Mark Waid è uno degli autori più influenti delle ultime generazioni. La sua capacità di unire toni classici ed epici assieme ad una forte introspezione, lo ha reso estremamente versatile. A breve uscirà il suo nuovo manuale, e ne ho approfittato per raggiungerlo in rete e approfondire un paio di mie curiosità…
Il tuo prossimo libro in uscita (How to create comics in the Marvel Way – in uscita a luglio) segue il tradizionale volume di Stan Lee e John Buscema. Come è cambiato da allora il modo di fare fumetti ?
Il digitale ha cambiato tutto. La maggioranza degli artisti oggi lavora completamente in digitale. Fare il lettering manualmente è un’arte dimenticata perché le case editrici pensano che chiunque possa farlo con il giusto set di fonts (non è completamente vero, ma è vero abbastanza dove la paga per il lettering è al giorno d’oggi è ridicolmente bassa). Contattare i tuoi collaboratori o gli editor con le Email ed i messaggi e questo porta ad essere più collaborativi nei progetti. I fondamenti del mestiere rimangono gli stessi – che cosa è una storia, come raccontarla, come definire lo scheletro della sceneggiatura ed il soggetto, ma il digitale cambia tutto il gioco.
La tua prima esperienza in questo mondo è stata come editor. Come ha poi influenzato la tua carriera di scrittore ?
Enormemente. Ho sempre detto che l’occupazione principale come freelancer per Marvel e DC è risolvere i problemi degli editor. E sapere cosa gli editor tendono a prioritizzare e quello che gli scrittori tendono a prioritizzare molto utile per gli editor. Cerco di prestare attenzione alle scadenze, alla produzione e realizzazione, a quale pressione un editor possa essere sottoposto dal suo boss e come abbatterla, e via dicendo.

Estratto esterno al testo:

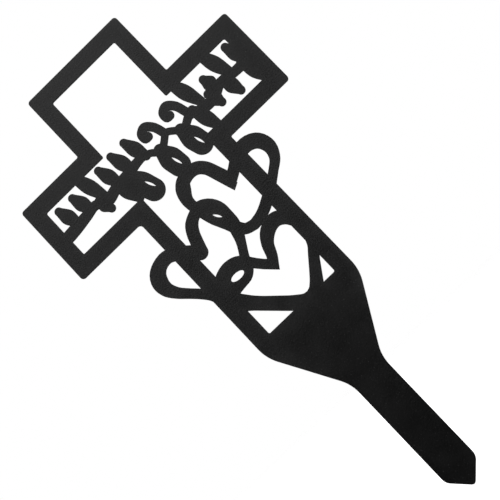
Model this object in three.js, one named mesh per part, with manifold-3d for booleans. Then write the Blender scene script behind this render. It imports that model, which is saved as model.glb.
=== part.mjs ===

Hai lavorato ad una lunga serie di personaggi, se dovessi sceglierne due direi Flash e Daredevil. Il tuo Wally West divenne il vero Flash per i fan che finalmente si dimenticarono di Barry Allen mentre con Daredevil sei stato capace di reintrodurre un certo umore più leggero dopo una discreta serie di run che si concludevano tutte con un esaurimento nervoso per Matt Murdock. Che cosa hai amato di queste due esperienze?
Sono due esperienze davvero differenti. Con Wally, sono stato capace di reinventarlo dalle basi, ed ho scoperto che la mia voce, il mio modo di pensare nella vita vera, si adattava a lui molto bene. Con Matt, mi era stato affidato il concetto ‘nessuna identità segreta’ ed ho dovuto immaginarmi come inserirlo nelle mie storie, ma è stata una sfida ben accetta. Matt è meno legato alla mia vera voce, ma le cose che ha affrontato, in particolare la depressione, sono legate alla mia vera voce.
E arriviamo a Kingdom Come : c’è così tanto dentro, la tua profonda conoscenza della mitologia DC come pure una profonda analisi a proposito della violenza nei comic books di fine anni ’80/inizio anni ’90. Come è stato misurarsi con un romanzo grafico divenuto poi così iconico ?
Onestamente ai tempi, sapevamo che sarebbe stato un po’ più speciale di un fumetto qualsiasi, ma né io né Alex (Ross, ovviamente! – ndr) avevamo idea del segno che avrebbe lasciato. Detto questo, non mi sono avvicinato a questo lavoro in modo differente da tutte le altre storie : comprendere quale sia la crisi emozionale su cui focalizzarsi, non perdersi nel plot così tanto da dimenticarsi un personaggio e cercare di mostrare al lettore qualcosa che non abbia mai visto prima. Rimango spiazzato al pensiero che è ancora considerato così tanto.